Again these are my interpretations of other peoples words, and I am not speaking for them, merely mentioning the source, and my interpretations !
For the Good of The Craft ! big AL
Success has a Thousand Fathers , Failure is an Orphan
Joined: Feb 11, 2013
Location: St. Ignatius, Montana, zone 5b
Permie guru geoff lawton has a new video out on this very topic. Geoff Lawton - Heating Your Glasshouse This is not a complex system, but just the basic 2nd law of thermodynamics and can be done on what ever scale your situation calls for. If you are going to dig a 3 foot footing for an attached lean-to type of greenhouse (which is what I am planning) then this could be a perfect system for here in Northwestern Montana. The concept is simple. And I don't think we get very far when we over think to the point of becoming paralized. If you have doubt, create a "heat cofin" or similar small structure. It simply becomes an economy of scale as in any good design. For example, Swales work. They work if they are small, or huge. They work. The system is simple, elegant and effective. So is AGS. Don't get wigged out on the physics (as I kept telling myself all through my undergrad!) and give it a shot. I found that working on the calculus and mechanics is sometimes best when I have a shovel in my hands, and not a calculator and pencil.

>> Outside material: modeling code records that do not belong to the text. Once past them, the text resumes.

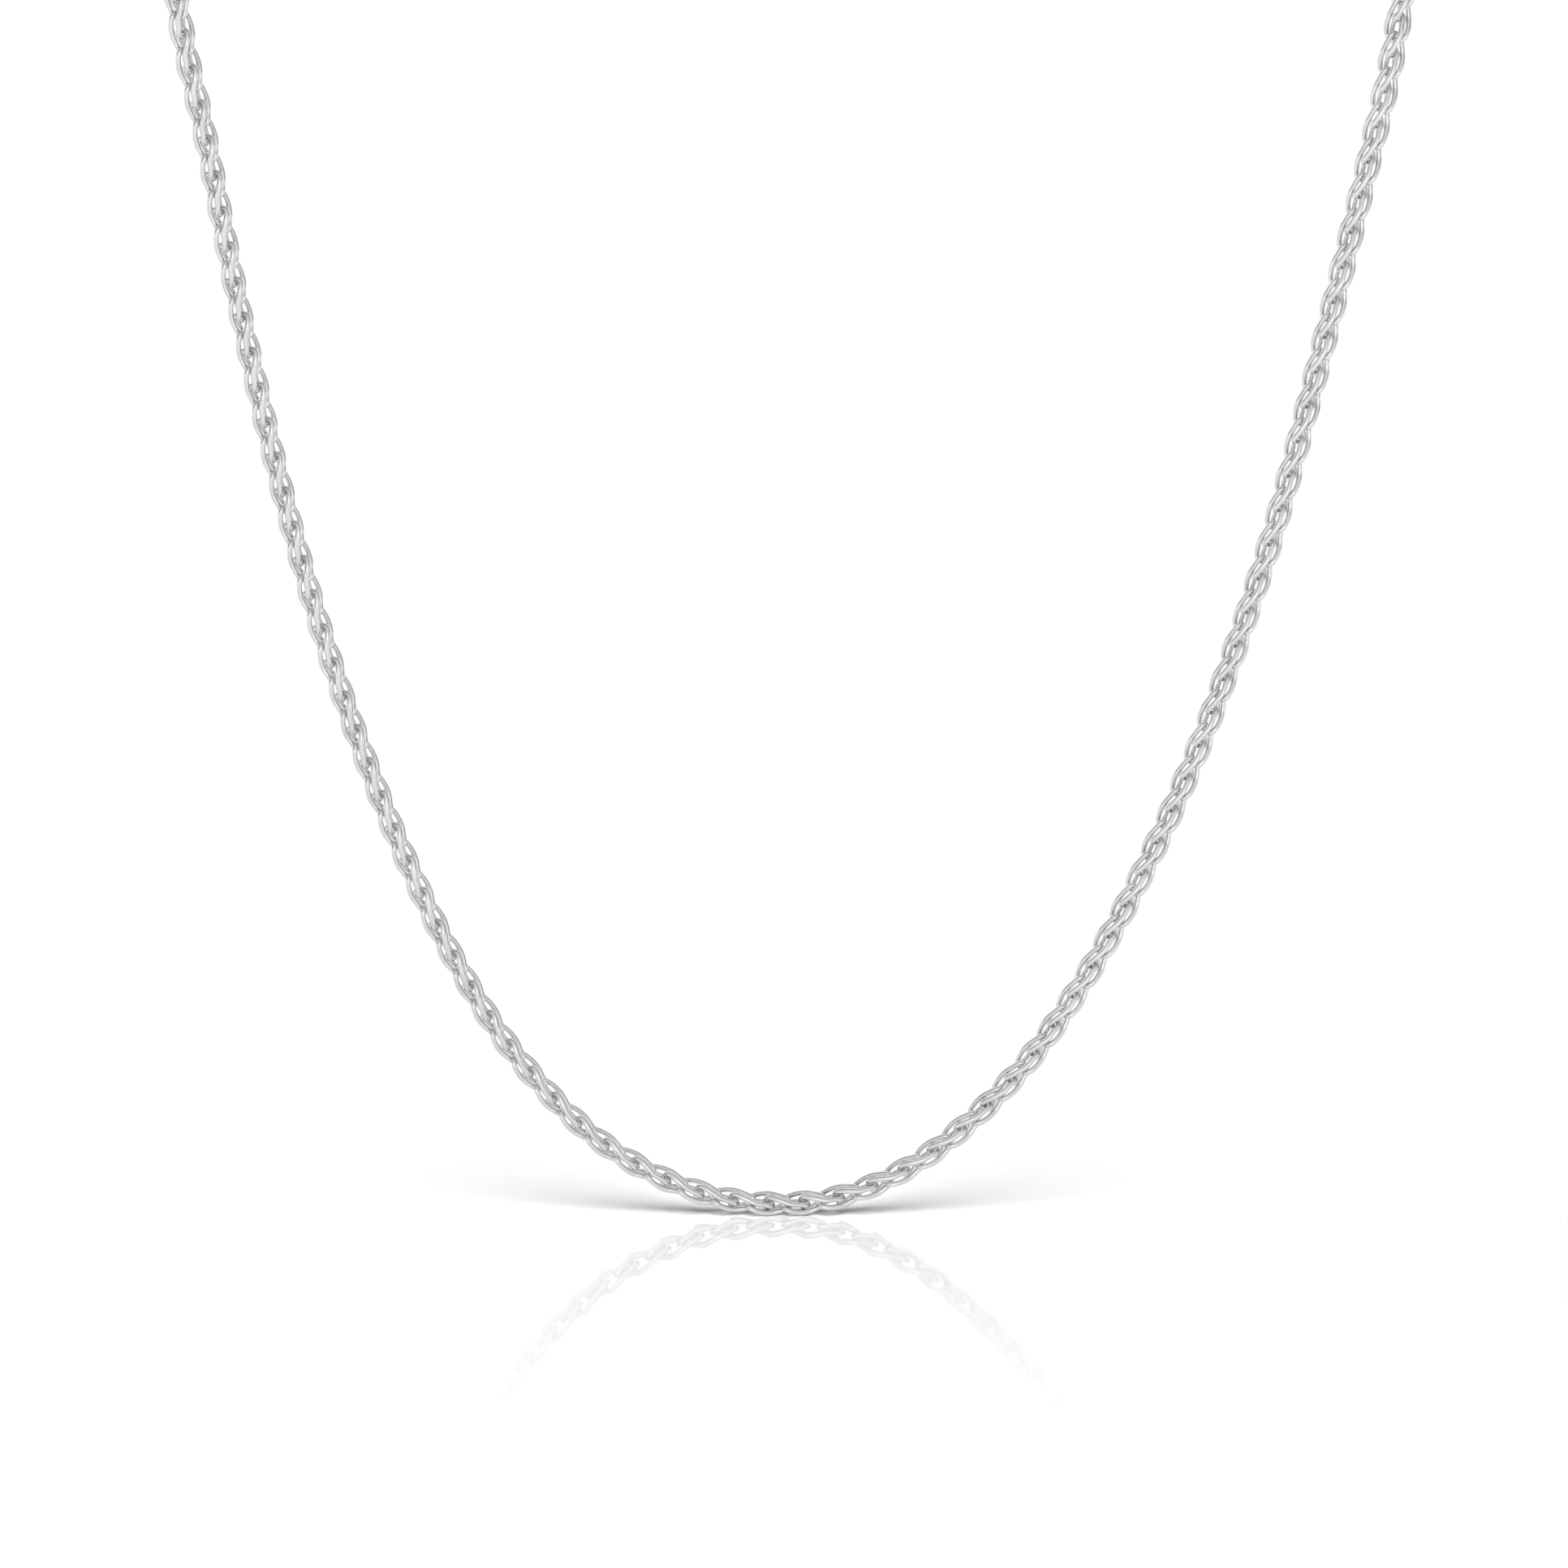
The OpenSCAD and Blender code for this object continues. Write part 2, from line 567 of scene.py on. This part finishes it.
class Stretch(Enum):
    """The chain's stretches, from the left end ring round to the right one."""

    NAPE_LEFT = "chain_nape_left"
    STRAND_LEFT = "chain_strand_left"
    LOW_END = "chain_low_end"
    STRAND_RIGHT = "chain_strand_right"
    NAPE_RIGHT = "chain_nape_right"


@dataclass
class WheatChain:
    """The woven chain: links in pairs, the second about half a period on and turned from the first.

    The rolls give the chain's turn about its own line, by the distance along it in millimetres.
    """

    metal: bpy.types.Material
    link: WireLink = WireLink()
    period: float = 3.7 * MM
    second_shift: float = 0.474
    second_turn: float = 76.2
    end_gap: float = 0.12
    lead: float = 5.6
    hook_play: float = 0.06 * MM
    grip: float = 0.9
    route: tuple[tuple[float, float], ...] = (
        (-24, -1.6), (-37, -5.1), (-49, -10), (-57.5, -16.3), (-62, -25), (-61.9, -35),
        (-59.1, -49), (-56.9, -61.4), (-54.4, -73.7), (-51.6, -85.9), (-48.4, -98), (-44.6, -109.9),
        (-40.2, -121.6), (-35, -133), (-28.5, -143.6), (-19.9, -152.7), (-10.4, -157.9), (-1.8, -159.4),
        (6.3, -158.3), (14.9, -153.7), (23.9, -144.9), (30.9, -134.4), (36.6, -123.3), (41.5, -111.9),
        (45.7, -100), (49.4, -88), (52.5, -75.9), (55.4, -63.7), (58.2, -51.5), (60.9, -38.5),
        (61.9, -27), (58.2, -17), (49, -10), (37, -5.1), (24, -1.6),
    )
    rolls: tuple[tuple[float, float], ...] = (
        (0.0, 130.4), (90.0, 76.0), (187.0, 76.0), (207.0, 68.0), (228.0, 69.0), (250.0, 84.0), (285.0, 90.0),
        (350.0, 90.0), (435.0, 148.8),
    )
    parts: tuple[tuple[Stretch, float], ...] = (
        (Stretch.NAPE_LEFT, 0.17), (Stretch.STRAND_LEFT, 0.43), (Stretch.LOW_END, 0.57),
        (Stretch.STRAND_RIGHT, 0.83), (Stretch.NAPE_RIGHT, 1.01),
    )

    def way(self) -> Wayfinder:
        """Lay out the route between the two end rings.

        Returns:
            The measured middle line, from the left ring's centre to the right ring's.
        """
        left = sum((Vector(c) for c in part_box("end_ring_left")), Vector()) / 2 / MM
        right = sum((Vector(c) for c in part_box("end_ring_right")), Vector()) / 2 / MM
        edge_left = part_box("end_ring_left")[0].x / MM - self.end_gap - self.lead
        edge_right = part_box("end_ring_right")[1].x / MM + self.end_gap + self.lead
        points = ((left.x, 0.0), (edge_left, 0.0), *self.route, (edge_right, 0.0), (right.x, 0.0))
        return Wayfinder(Route(points).line())

    def place(self, way: Wayfinder, distance: float, roll: float) -> Matrix:
        """Work out a link's place: both of its ends lie on the route, so that bends keep the hooks apart.

        Args:
            way: The measured middle line.
            distance: The link's middle along the line.
            roll: The link's turn about the line, in degrees.

        Returns:
            The matrix that carries the modelled link there.
        """
        reach = self.grip * self.link.length / 2
        ahead, back = way.place(distance + reach), way.place(distance - reach)
        middle, along = (ahead + back) / 2, (ahead - back).normalized()
        inward = Vector((-along.z, 0.0, along.x))
        facing = Vector((0.0, -1.0, 0.0))
        turn = Matrix.Rotation(math.radians(roll), 4, "X")
        axes = Matrix((along, inward, facing)).transposed().to_4x4()
        return Matrix.Translation(middle) @ axes @ turn

    def build(self) -> list[bpy.types.Object]:
        """Set the links out along the route and join them, stretch by stretch.

        Returns:
            The chain's pieces.
        """
        way = self.way()
        master = self.link.build("wire_link")
        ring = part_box("end_ring_left")
        reach = (ring[1].x - ring[0].x) / 2
        hole = reach - END_RING_WIRE
        start = hole - self.link.wire / 2 - self.hook_play + self.link.length / 2
        room = way.length - 2 * start
        pairs = round(room / self.period - self.second_shift)
        step = room / (pairs + self.second_shift)
        stations = []
        for index in range(pairs + 1):
            stations.append((start + step * index, 0.0))
            stations.append((start + step * (index + self.second_shift), self.second_turn))
        made: dict[Stretch, list[bpy.types.Object]] = {stretch: [] for stretch, _ in self.parts}
        for distance, extra in stations:
            share = distance / way.length
            stretch = next(s for s, end in self.parts if share < end)
            roll = between(self.rolls, distance / MM) + extra
            copy = bpy.data.objects.new(stretch.value, master.data.copy())
            copy.matrix_world = self.place(way, distance, roll)
            bpy.context.collection.objects.link(copy)
            made[stretch].append(copy)
        bpy.data.objects.remove(master)
        pieces = []
        for stretch, copies in made.items():
            bpy.ops.object.select_all(action="DESELECT")
            for copy in copies:
                copy.select_set(True)
            bpy.context.view_layer.objects.active = copies[0]
            bpy.ops.object.join()
            piece = bpy.context.object
            piece.name = stretch.value
            apply_places(piece)
            piece.data.materials.clear()
            piece.data.materials.append(self.metal)
            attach(piece, "root")
            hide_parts("wheat_chain")
            pieces.append(piece)
            log.info("%s: %d links", piece.name, len(copies))
        return pieces


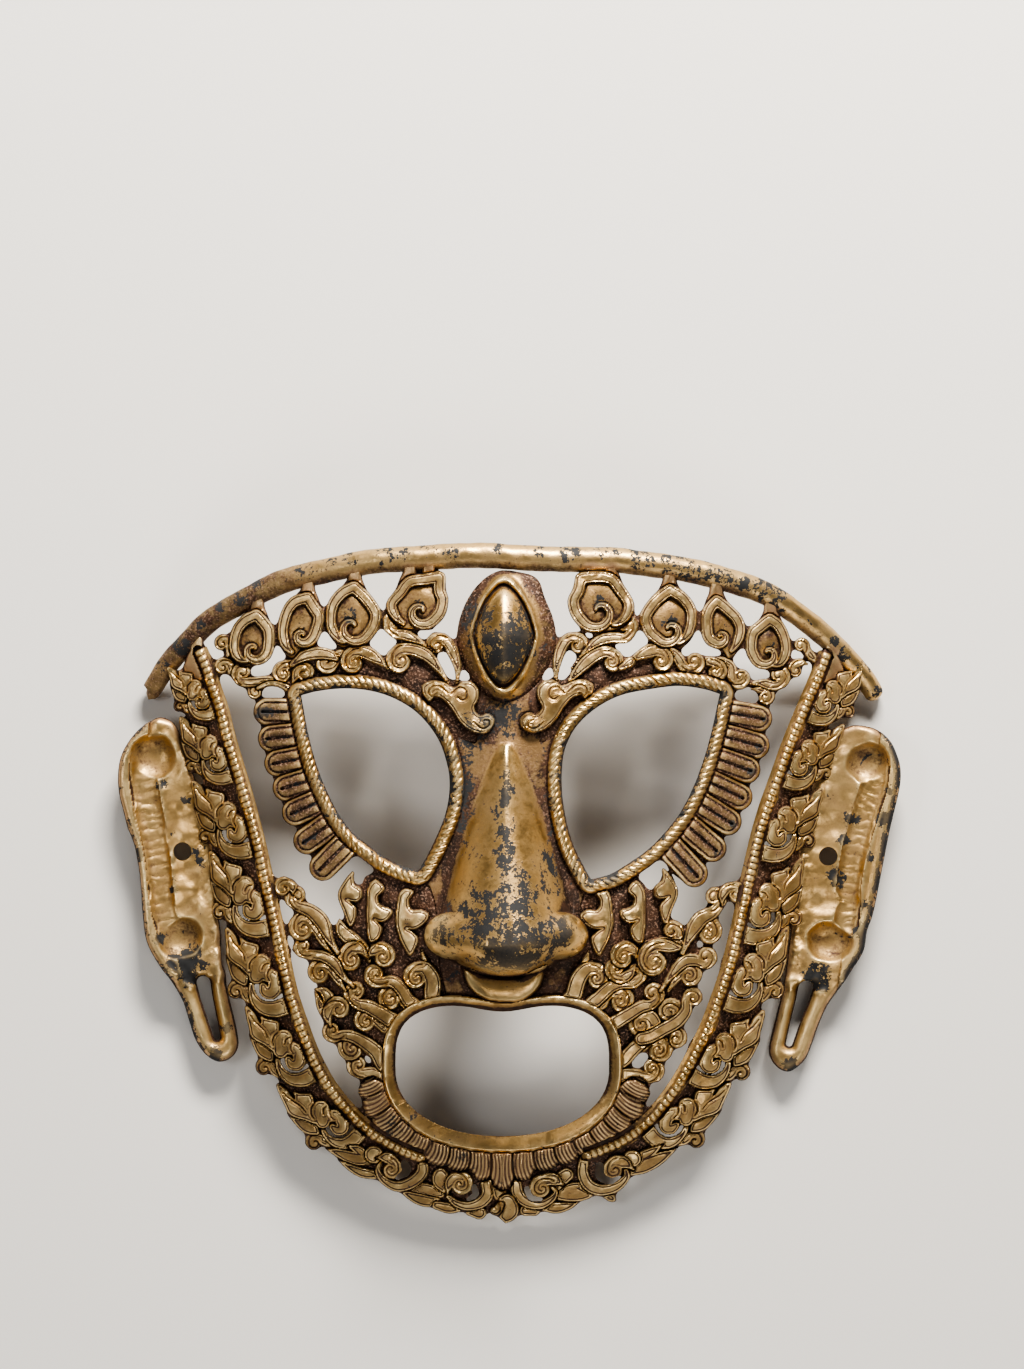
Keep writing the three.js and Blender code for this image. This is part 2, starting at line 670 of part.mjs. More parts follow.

Great info. everyone. Danette, any progress on your project? I'm designing an attached AGS type greenhouse for a potential client right now and may be getting too caught up on the physics myself! but any further info. would be appreciated.
Joined: Feb 11, 2013
Location: St. Ignatius, Montana, zone 5b
We have a financial challenge and have been pretty much stopped cold on a lot of the work here. Now that winter is about to set in, I am just wanting to get my sheep and livestock guardian dogs through in good shape and go at it all again in the spring. sigh* Money always seems to be a challenge.